= Elizabeth Scala =

American medievalist

Elizabeth Scala is a Perceval Professor of Medieval Romance, Historiography & Culture at the University of Texas at Austin. A medievalist by training, she specializes in the works of Geoffrey Chaucer, particularly his Canterbury Tales.

In the fall of 2022, a course she offered on the songwriting of Taylor Swift drew global attention, with Scala providing interviews to media outlets such as CNN, Billboard, Newsweek, NPR, BBC Radio 4, the New York Post, and PinkNews.
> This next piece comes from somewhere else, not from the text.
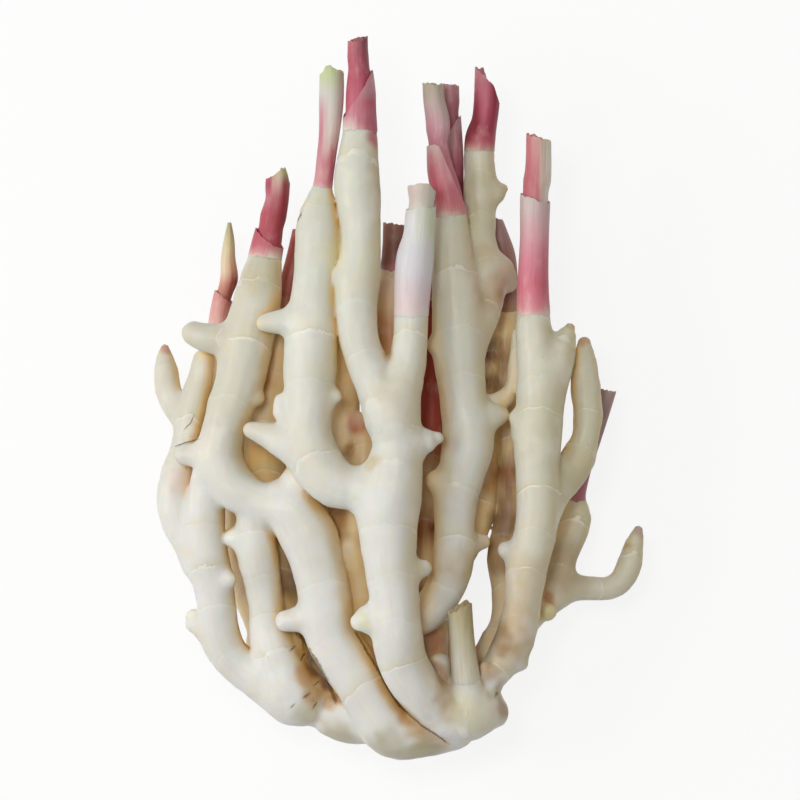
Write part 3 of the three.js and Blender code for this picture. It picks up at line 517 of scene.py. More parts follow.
# Patches of another colour on the skin: [x, y, z, reach in mm, colour, share].
STAIN_DEPTH = 0.7  # how much a patch's distance counts across the layers of fingers
STAIN_CORE = 0.35  # of its reach, that has all of its colour
STAIN_EDGE = (1.2, 8, 7)  # how uneven its edge is and over what length in mm, and the seed
STAINS = [
    # in the gaps between the front fingers
    [-31, 18, 61, 17, "#ffe2a4", 0.85],
    [-21, -12, 64, 8, "#c4683c", 0.75],
    [-25, -25, 61, 5, "#a0641f", 0.7],
    [-70, 10, 52, 10, "#c8893c", 0.7],
    [-70, -30, 54, 14, "#f2cf86", 0.8],
    [-5, 57, 56, 10, "#e6ccb6", 0.8],
    [-6, 34, 56, 14, "#c8702a", 0.75],
    [17, -29, 45, 9, "#cc9474", 0.7],
    [12, -65, 46, 14, "#a8642c", 0.75],
    [18, -65, 45, 6, "#6e3a14", 0.75],
    [-31, -60, 60, 9, "#bc7c4c", 0.55],
    [17, -121, 49, 11, "#b8684a", 0.7],
    [45, 25, 43, 10, "#6c2e18", 0.8],
    [54, 25, 42, 7, "#a8743e", 0.7],
    [43, -40, 45, 11, "#be8846", 0.65],
    [54, -37, 43, 10, "#985624", 0.8],
    [53, -50, 43, 8, "#8a5830", 0.6],
    [52.5, -62, 43, 12, "#7a4a22", 0.75],
    [49, -80, 42, 13, "#8e6234", 0.65],
    [47.5, 8, 44, 9, "#6e4018", 0.75],
    [53, 17, 43, 8, "#8a6030", 0.65],
    [-55, -92, 49, 11, "#6e3c1c", 0.75],
    [-56, -80, 49, 8, "#a06a3c", 0.6],
    [30, -83, 69, 13, "#b49a64", 0.55],
    [-6, 20.5, 88, 7, "#b88c50", 0.55],
    [53, -1, 61, 8, "#dcc284", 0.6],
    [60, -84, 72, 14, "#c8b284", 0.45],
    [58, -98, 70, 14, "#c6ac7c", 0.4],
    [56, -108, 68, 14, "#c2a674", 0.5],
    [54, -118, 66, 14, "#b8985e", 0.55],
    [51, -127, 64, 13, "#b89a68", 0.5],
    [46, -135, 62, 9, "#b4966a", 0.6],
    [61, -124, 60, 10, "#b8a078", 0.5],
    [50, -120, 67, 11, "#94703a", 0.75],
    [-14, -31, 97, 6, "#ccb68a", 0.6],
    [82, -84, 38, 20, "#b49c7c", 0.7],
    [45, 55, 67, 13, "#9e7034", 0.85],
    [40, 72, 63, 9, "#c6a878", 0.6],
    [88, -46, 33, 5, "#a8645c", 0.7],
    [-12, 130, 90, 8, "#bc6c74", 0.85],
    [-32, 70, 86, 12, "#e2deb8", 0.6],
    # on the base, which the soil has marked
    [-48, -138, 54, 9, "#c08a44", 0.8],
    [-47, -127, 52, 8, "#d0a058", 0.75],
    [-44, -148, 56, 8, "#b0843c", 0.75],
    [-46, -156, 52, 9, "#bcae80", 0.5],
    [-36, -152, 54, 6, "#b07c40", 0.7],
    [-41, -133, 50, 8, "#7c3a26", 0.85],
    [-37, -143, 50, 5, "#7c3a26", 0.85],
    [-30, -150, 54, 5, "#a05a3c", 0.7],
    [-9, -135, 68, 7, "#cca873", 0.35],
    [-4, -143, 68, 8, "#c8a268", 0.5],
    [0, -151, 67, 8, "#c0985c", 0.6],
    [4, -158, 66, 8, "#b88e50", 0.7],
    [8, -164, 65, 8, "#b08648", 0.75],
    [14, -169, 63, 8, "#b08850", 0.7],
    [20, -172, 60, 6, "#b8945c", 0.6],
    [20, -138, 68, 8, "#a8783e", 0.7],
    [22, -146, 72, 9, "#b4884e", 0.8],
    [24, -155, 71, 9, "#c6ac7a", 0.5],
    [17, -133, 63, 5, "#8a5526", 0.75],
    [28, -148, 68, 9, "#c2ae7c", 0.6],
    [36, -156, 70, 15, "#d6d2b4", 0.5],
    [47, -147, 60, 6, "#a89870", 0.6],
    [39, -142, 61, 5, "#c6ac80", 0.5],
    [-69, 63, 78, 15, "#b8ae92", 0.6],
    [41, 100, 54, 30, "#c8c29a", 0.6],
    [28, 60, 66, 34, "#cfc9ac", 0.5],
    [51, -155, 59, 7, "#a07c60", 0.7],
    [-6, -173, 64, 14, "#b0a88c", 0.75],
    [12, -177, 59, 15, "#b2aa8c", 0.8],
    [-30, -168, 46, 13, "#b8b096", 0.8],
    # buds
    [42, -134, 62, 5, "#e6c4a0", 0.7],
    [31, -144, 68, 9, "#e0ded0", 0.8],
    [88, -35, 57, 16, "#bcb08a", 0.6],
    [0, 2, 99, 20, "#cfc4a8", 0.4],
    [67, -15, 76, 26, "#c8c2a4", 0.4],
    [-18, -109, 84, 7, "#d9d8ac", 0.7],
    [-86, -90, 60, 4, "#f0ede4", 0.8],
    [-118, 26, 48, 6, "#c09078", 0.8],
    [92.3, 29, 55, 5, "#b98a74", 0.8],
    [120.5, -66, 32, 5, "#bfa49a", 0.8],
    [115, -73, 36, 3, "#c8994e", 0.7],
    [75, -107, 48, 6, "#d9cc92", 0.7],
    [75, -100, 42, 5, "#b8763c", 0.7],
    [-110, -40, 62, 10, "#dcc0b0", 0.5],
    [85, 37, 62, 4, "#c4a888", 0.6],
]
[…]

Titled Literary Contexts and Contests: The Taylor Swift Songbook, this course examined Swift's lyrics alongside those of canonical writers like William Shakespeare and Sylvia Plath, as well as Daphne du Maurier's novel Rebecca and Alfred Hitchcock's 1940 filmic adaptation of that novel. Although Swift had earlier been the focus of a New York University course which explored her musical entrepreneurship and celebrity, Scala's emphasis on the literary devices of Swift's songs was among the first sustained efforts to place their lyrics in relation to the Western canon of literature.

Scala's scholarship includes The Canterbury Tales Handbook published by W. W. Norton & Company and Desire in the Canterbury Tales from Ohio State University Press.